Electroreception is an ancient sense found in many aquatic animals, including sharks, which may be used in the detection of prey, predators and mates. Wobbegong sharks (Orectolobidae) and angel sharks (Squatinidae) represent two distantly related families that have independently evolved a similar dorso-ventrally compressed body form to complement their benthic ambush feeding strategy. Consequently, these groups represent useful models in which to investigate the specific morphological and physiological adaptations that are driven by the adoption of a benthic lifestyle. In this study, we compared the distribution and abundance of electrosensory pores in the spotted wobbegong shark (Orectolobus maculatus) with the Australian angel shark (Squatina australis) to determine whether both species display a similar pattern of clustering of sub-dermal electroreceptors and to further understand the functional importance of electroreception in the feeding behaviour of these benthic sharks. Orectolobus maculatus has a more complex electrosensory system than S. australis, with a higher abundance of pores and an additional cluster of electroreceptors positioned in the snout (the superficial ophthalmic cluster). Interestingly, both species possess a cluster of pores (the hyoid cluster, positioned slightly posterior to the first gill slit) more commonly found in rays, but which may be present in all benthic elasmobranchs to assist in the detection of approaching predators.

The mechanosensory lateral line system in two species of wobbegong shark (Orectolobidae)

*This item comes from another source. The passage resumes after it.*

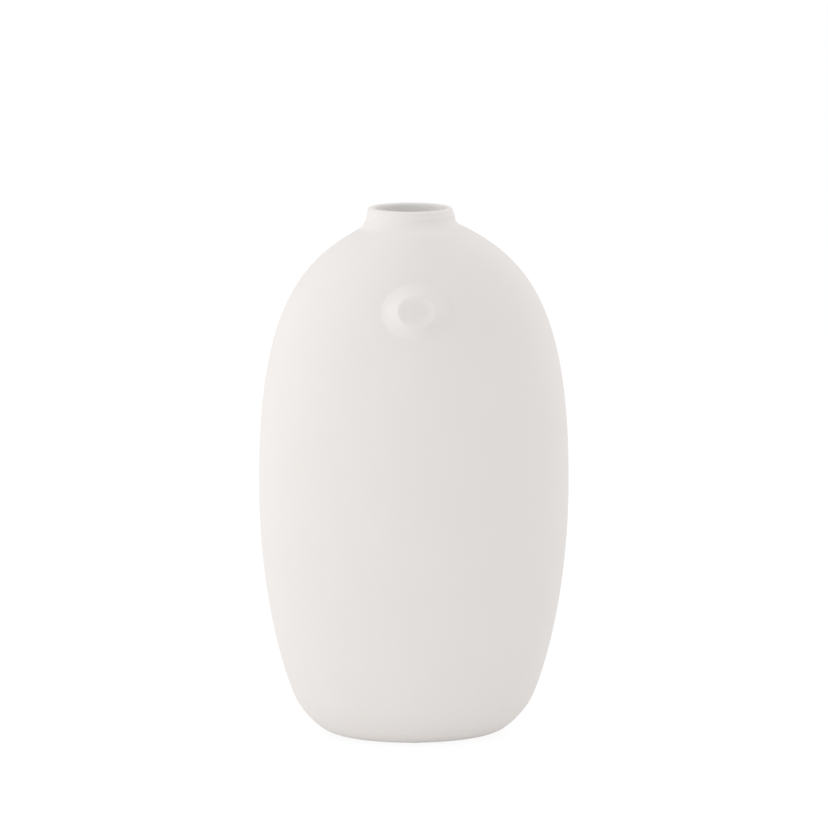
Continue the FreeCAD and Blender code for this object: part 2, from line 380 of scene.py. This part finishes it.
def front_depth(x, z):
    """Y of the body's plain front face."""
    width = np.interp(z, BODY_LINE[:, 3], BODY_LINE[:, 1])
    depth = np.interp(z, BODY_LINE[:, 3], BODY_LINE[:, 2])
    return -depth * np.sqrt(np.maximum(1 - (x / width) ** 2, 0))


def facing_at(height):
    """The direction that the middle of the front face looks in at a height."""
    row = np.searchsorted(BODY_LINE[:, 3], height)
    return unit(np.array((0, -1, -BODY_SLOPE[row, 2] / BODY_SLOPE[row, 3])))


FACING = facing_at(BUTTON_HEIGHT)
UPWARD = np.array((0, FACING[2], -FACING[1]))
BUTTON_MIDDLE = np.array((0, front_depth(0, BUTTON_HEIGHT), BUTTON_HEIGHT))


def from_axis(p, q):
    """Distance from the button's axis, by the width of the oval that runs through the place."""
    return np.hypot(p, q / BUTTON_HEIGHT_SHARE)


def raised(p, q, height):
    """Points of the front face moved out by height(distance from the button's axis)."""
    z = BUTTON_HEIGHT + q
    for _ in range(FRONT_TRIES):
        y = front_depth(p, z)
        z = BUTTON_MIDDLE[2] + (q - (y - BUTTON_MIDDLE[1]) * UPWARD[1]) / UPWARD[2]
    plain = np.stack([p, front_depth(p, z), z], axis=-1)
    return plain + height(from_axis(p, q))[..., None] * FACING


def raised_sheet(p, q, height):
    """Points and normals of the front face moved out."""
    across = raised(p + NORMAL_REACH, q, height) - raised(p - NORMAL_REACH, q, height)
    upward = raised(p, q + NORMAL_REACH, height) - raised(p, q - NORMAL_REACH, height)
    return raised(p, q, height), unit(np.cross(across, upward))


def oval(radius, turn):
    """Places on an oval of the button."""
    return radius * np.cos(turn), radius * BUTTON_HEIGHT_SHARE * np.sin(turn)


def outward(turn):
    """Directions that an oval of the button faces in."""
    across = BUTTON_HEIGHT_SHARE * np.cos(turn)
    return unit(across[:, None] * np.array((1, 0, 0)) + np.sin(turn)[:, None] * UPWARD)


def tuft(distance):
    return -TUFT_DEPTH * ease(1 - distance / TUFT_RADIUS)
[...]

Comparative studies of the mechanosensory lateral line (MLL) have provided valuable insights into the predatory, escape and navigation behaviours of teleost and elasmobranch fishes. Recent work on the MLL in elasmobranchs has focused on canal morphology and pore topography in batoid species, with considerably less detailed examination of the canal system of sharks. In this study, the spatial arrangement of MLL canals and pit organs, and the morphology of the sensory neuromasts, are described for two species of wobbegong shark: the spotted wobbegong Orectolobus maculatus and the ornate wobbegong O. ornatus. Wobbegongs are benthic species that employ an ambush feeding strategy, and it is hypothesised that the MLL will be adapted for both these ecological traits. The spatial distribution of the MLL system in both species is broadly similar to other elasmobranchs, with a dorsal concentration of canals and pit organs that is ideally suited for detecting water flow over the top of the head. This arrangement may facilitate the detection of prey and predators swimming above and in front of the shark. The non-pored canals positioned directly above the mouth may be used as mechanotactile receptors to optimise ‘touch’ sensation when feeding. Wobbegong canal and pit organ neuromast hair cell morphology is typical of other sharks; however, canal neuromast sensory tissue differs from other elasmobranch species in that it is not continuous throughout the canals. The study provides evidence that the MLL system of wobbegong sharks is well adapted for their rather unique feeding mode and benthic lifestyle.